Thomas Nagel’s view on consciousness
We can know if an animal is conscious if the question “What is it like to be [this animal]?” makes sense (ex. “What is it like to be a bat?”: this question also implies what it’s like to perceive as a bat, to use echolocation, etc.).
Consciousness and subjective experience
- Comprehending the subjective experiences of other beings presents a significant challenge.
- Understanding consciousness requires considering what it’s like from the perspective of the entity itself (e.g., a bat).
- Reducing the complex experience of being a bat to mere physical or neuroscientific terms, may miss the true essence of bat consciousness.
- Certain aspects of bat (and other animals) consciousness may be inherently beyond human understanding, given the constraints of our own sensory experiences
The Inverted spectrum thought experiment (John Locke)

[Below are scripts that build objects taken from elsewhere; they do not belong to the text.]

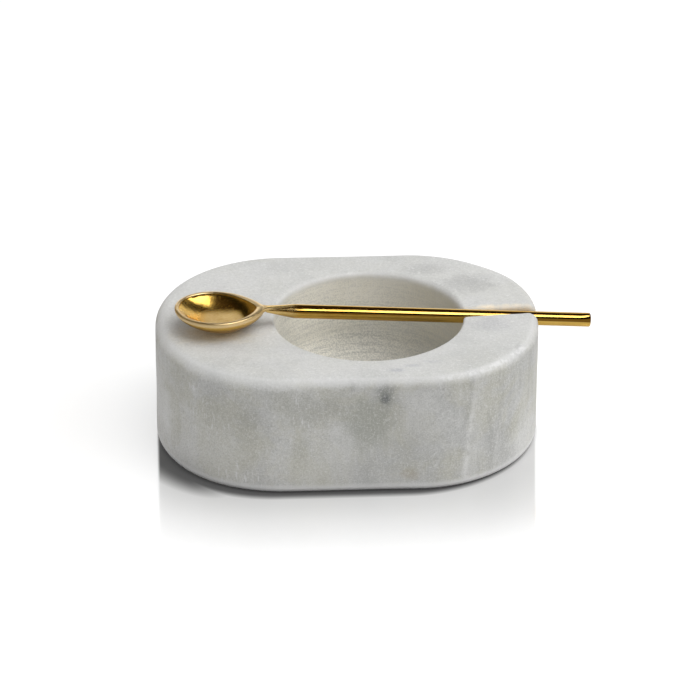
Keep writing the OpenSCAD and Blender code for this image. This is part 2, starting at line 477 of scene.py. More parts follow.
def spoonPlaces():
    lean = math.radians(spoon["bowlLean"])
    underside = math.radians(spoon["undersideAngle"])
    front = spoon["wideShare"] * spoon["bowlLong"]
    back = spoon["bowlLong"] - front
    deep = (spoon["deepShare"] - spoon["wideShare"]) * spoon["bowlLong"]
    rest = deep + (back - deep) * math.cos(underside)
    wide = spoon["overhang"] - spoon["long"] + front
    tip = wide + back + spoon["lapGap"]
    rim = block["height"] + spoon["seatGap"] + spoon["bowlHigh"] * math.cos(lean) + rest * math.sin(lean)
    tipAxis = rim - (tip - wide) * math.tan(lean) - spoon["tongueStep"] - spoon["tipRise"]
    seatAxis = block["height"] - block["grooveDeep"] + spoon["seatGap"] + spoon["rod"] / 2
    fall = math.atan((tipAxis - seatAxis) / -tip)
    line = Matrix.Translation((block["length"] / 2, block["grooveEndY"], 0))
    line = line @ Matrix.Rotation(math.radians(block["grooveYaw"]), 4, "Z")
    onRim = line @ Matrix.Translation((wide, 0, rim)) @ Matrix.Rotation(lean, 4, "Y")
    onHandle = line @ Matrix.Translation((tip, 0, tipAxis)) @ Matrix.Rotation(fall, 4, "Y")
    handleLong = (spoon["overhang"] - tip) / math.cos(fall)
    return {
        "front": front, "back": back, "deep": deep,
        "onRim": onRim, "onHandle": onHandle, "handleLong": handleLong,
    }


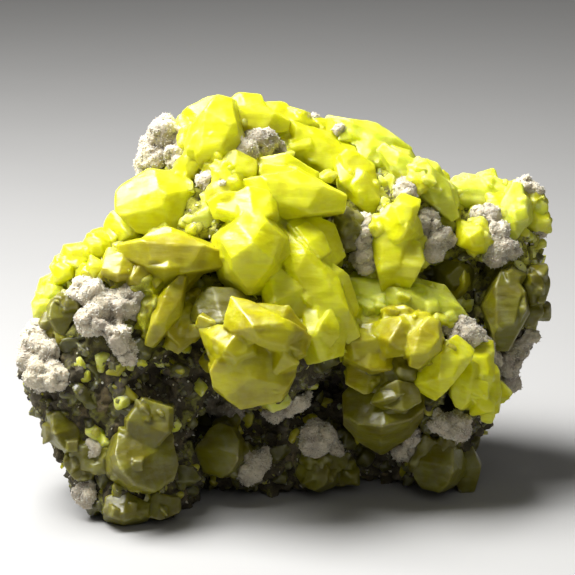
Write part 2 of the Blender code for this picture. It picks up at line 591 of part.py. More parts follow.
def lumps_object(group, seats):
    """A run of lumps as one solid, and a copy of it a gap larger."""
    members = [member_object(member, seats, SEED + index) for index, member in enumerate(group.members)]
    run = bmesh.new()
    for member in members:
        run.from_mesh(member.data)
    remove(members)
    piece = mesh_object("helper", run)
    grow_together(piece, LUMP_VOXEL)
    thin_faces(piece, LUMP_FACES * len(group.members) / triangle_count(piece))
    return piece, [swollen_copy(piece, GAP)]


def group_object(group, seats, cutters):
    """A group grown into one solid, and cut back from its neighbours and from the rock."""
    build = lumps_object if group.finish == ARAGONITE else crystals_object
    piece, outlines = build(group, seats)
    boolean(piece, "DIFFERENCE", [cutter for cutter in cutters if near(piece, cutter)])
    drop_chips(piece)
    thin_faces(piece, TIDY)
    piece.name = group.name
    piece.data.name = group.name
    return piece, outlines


def finish_material(name):
    colour, roughness = FINISHES[name]
    material = bpy.data.materials.new(name)
    material.use_nodes = True
    shader = material.node_tree.nodes["Principled BSDF"]
    shader.inputs["Base Color"].default_value = (*colour, 1)
    shader.inputs["Roughness"].default_value = roughness
    shader.inputs["Metallic"].default_value = 0.0
    return material


def base_middle(pieces):
    """The middle of the bounding box of all the pieces, on the ground."""
    boxes = [corners(piece) for piece in pieces]
    low = [min(box[i][0] for box in boxes) for i in range(3)]
    high = [max(box[i][1] for box in boxes) for i in range(3)]
    return Vector(((low[0] + high[0]) / 2, (low[1] + high[1]) / 2, 0))


def main():
    for leftover in list(bpy.data.objects):
        bpy.data.objects.remove(leftover)
    materials = {name: finish_material(name) for name in FINISHES}

    rock = rock_object()
    ground = ground_object()
    boolean(rock, "DIFFERENCE", [ground])
    drop_chips(rock)
    rock_shape = bmesh.new()
    rock_shape.from_mesh(rock.data)
    rock_tree = BVHTree.FromBMesh(rock_shape)
    rock_shape.free()

    finishes = {rock: LIMESTONE}
    cutters = [ground, swollen_copy(rock, GAP)]
    for group in SULFUR_GROUPS + ARAGONITE_GROUPS:
        seats = Seats(rock_tree, group.view)
        piece, outlines = group_object(group, seats, cutters)
        finishes[piece] = group.finish
        cutters += outlines
    remove(cutters)

    place = Matrix.Scale(MM, 4) @ Matrix.Translation(-base_middle(finishes))
    for piece, finish in finishes.items():
        piece.data.transform(place)
        piece.data.materials.clear()
        piece.data.materials.append(materials[finish])
        if finish == ARAGONITE:
            piece.data.shade_smooth()


main()
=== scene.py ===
"""Looks of a native sulfur specimen: lemon crystals and aragonite lumps on a limestone matrix.

Each operator finishes one kind of piece. It copies the plain solids, remeshes them finely, gives
them their natural surface and paints them. Sizes in the settings are in metres, as in the frame.
"""

import math
import random
from collections import namedtuple
from itertools import product
from operator import mul

import bpy
import numpy as np
from mathutils import Matrix, Vector
from mathutils.bvhtree import BVHTree


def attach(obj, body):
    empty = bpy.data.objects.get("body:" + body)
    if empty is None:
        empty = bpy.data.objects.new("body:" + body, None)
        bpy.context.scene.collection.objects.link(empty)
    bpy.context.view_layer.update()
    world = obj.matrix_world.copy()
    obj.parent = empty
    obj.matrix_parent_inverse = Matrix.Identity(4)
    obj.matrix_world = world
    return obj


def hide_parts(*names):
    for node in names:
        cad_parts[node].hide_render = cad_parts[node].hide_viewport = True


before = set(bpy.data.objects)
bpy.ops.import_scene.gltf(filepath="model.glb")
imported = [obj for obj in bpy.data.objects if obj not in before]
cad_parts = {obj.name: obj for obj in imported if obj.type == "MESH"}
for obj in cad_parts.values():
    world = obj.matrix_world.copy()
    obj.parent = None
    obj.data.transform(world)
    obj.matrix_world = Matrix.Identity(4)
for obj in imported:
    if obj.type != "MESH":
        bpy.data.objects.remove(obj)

bl_info = {
    "name": "Sulfur Specimen",
    "version": (1, 0, 0),
    "blender": (4, 5, 0),
    "location": "View3D > Sidebar > Specimen",
    "description": "Finishes the crystals, aragonite and matrix of a native sulfur specimen",
    "category": "Object",
}

MM = 0.001
BODY = "root"

# Smaller crystals that grow out of a group: how many on a square centimetre, and the half length
# in millimetres of the largest
Overgrowth = namedtuple("Overgrowth", "density largest")
CLEAN = None
SPARSE = Overgrowth(2.5, 1.8)
POWDERY = Overgrowth(4.5, 2.4)
BLOCKY = Overgrowth(5, 2.6)
STEPPED = Overgrowth(5, 2.2)

# Nodes that share a finish, and what grows out of each
LEMON_NODES = {
    "crown_crystals": SPARSE, "ridge_crystals": SPARSE, "oval_crystals": CLEAN,
    "shoulder_crystals": CLEAN, "left_slope_crystals": STEPPED, "heart_crystals": CLEAN,
    "tower_crystals": CLEAN, "corner_crystals": BLOCKY, "hexagon_crystal": CLEAN,
    "rear_crown_crystals": BLOCKY,
}
LIME_NODES = {
    "lime_slope_crystals": SPARSE, "saddle_crystals": STEPPED,
    "ledge_crystals": Overgrowth(6, 2.6), "end_ridge_crystals": POWDERY,
    "left_rim_crystals": POWDERY,
}
AMBER_NODES = {
    "prow_crystals": Overgrowth(1.5, 3.2), "blade_crystals": Overgrowth(3, 2.4),
    "cavity_crystal": CLEAN, "bluff_crystals": SPARSE, "shelf_crystals": CLEAN,
    "rear_crystals": BLOCKY, "hollow_crystal": CLEAN,
}
# The low crystals: their dark greenish yellow is a shaded copy of the lemon, painted shade
SHADED_OLIVE_NODES = {
    "glassy_crystal": CLEAN, "shaded_crystals": CLEAN, "right_rim_crystals": BLOCKY,
    "left_olive_crystal": SPARSE, "foot_crystals": SPARSE, "toe_crystals": SPARSE,
    "belly_crystal": CLEAN, "keel_crystals": BLOCKY, "leg_crystals": CLEAN,
    "rear_foot_crystals": BLOCKY, "end_crystal": CLEAN, "flank_crystals": POWDERY,
}
ARAGONITE_NODES = tuple(sorted(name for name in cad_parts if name.endswith("_aragonite")))
# Amber groups that the bright seams reach, and crystals that no seam reaches
SEAM_MATES = ("shelf_crystals", "blade_crystals", "prow_crystals", "bluff_crystals")
SOLITARY = ("hexagon_crystal", "glassy_crystal", "hollow_crystal", "end_crystal")

# Skins of sulfur: the record's slot, the share of pale etched skin, which also strengthens the
# painted highlight on the edges, and how far the body turns to deeper yellow in its clouds
Skin = namedtuple("Skin", "slot frost depth")
CRYSTAL_SKINS = {
    "lemon": Skin("sulfur_lemon", 0.3, 0.5),
    "lime": Skin("sulfur_lemon", 0.75, 0.4),
    "amber": Skin("sulfur_amber", 0.15, 0.8),
    "olive": Skin("sulfur_olive", 0.35, 0.8),
}
SEAM_SKINS = {
    "lemon": Skin("sulfur_lemon", 0.5, 0.8),
    "olive": Skin("sulfur_olive", 0.4, 0.8),
}
DRUSE_SKINS = {
    "lemon": Skin("sulfur_lemon", 0.3, 0.6),
    "lime": Skin("sulfur_lemon", 0.9, 0.6),
    "amber": Skin("sulfur_amber", 0.2, 0.6),
    "moss": Skin("sulfur_olive", 0.2, 0.6),
}

# The small crystals that all others are copies of
SEEDS = 10
SEED_BLOCK = 2.6  # width of the block that one is cut from
SEED_REACH = 1.1  # how far one reaches from its middle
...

What if, since you were born, you saw strawberries green? You think that green is red (because you know that strawberries are red). How can someone know how others perceive colors or make sure that they perceive color the same way? How do you know that you see red as red?
Mary the colour scientist (Frank Jackson)
- Mary is a brilliant scientist who is, for whatever reason, forced to investigate the world from a black-and-white room via a black-and-white television monitor. She specializes in the neurophysiology of vision and acquires all the physical information there is to obtain about what goes on when we see ripe tomatoes or the sky and use terms like “red”, “blue”, and so on. She discovers, for example, just which wavelength combinations from the sky stimulate the retina, and exactly how this produces via the CNS.
- If one day Mary comes out of the room will she learn anything new? Could she discriminate objects by their colour?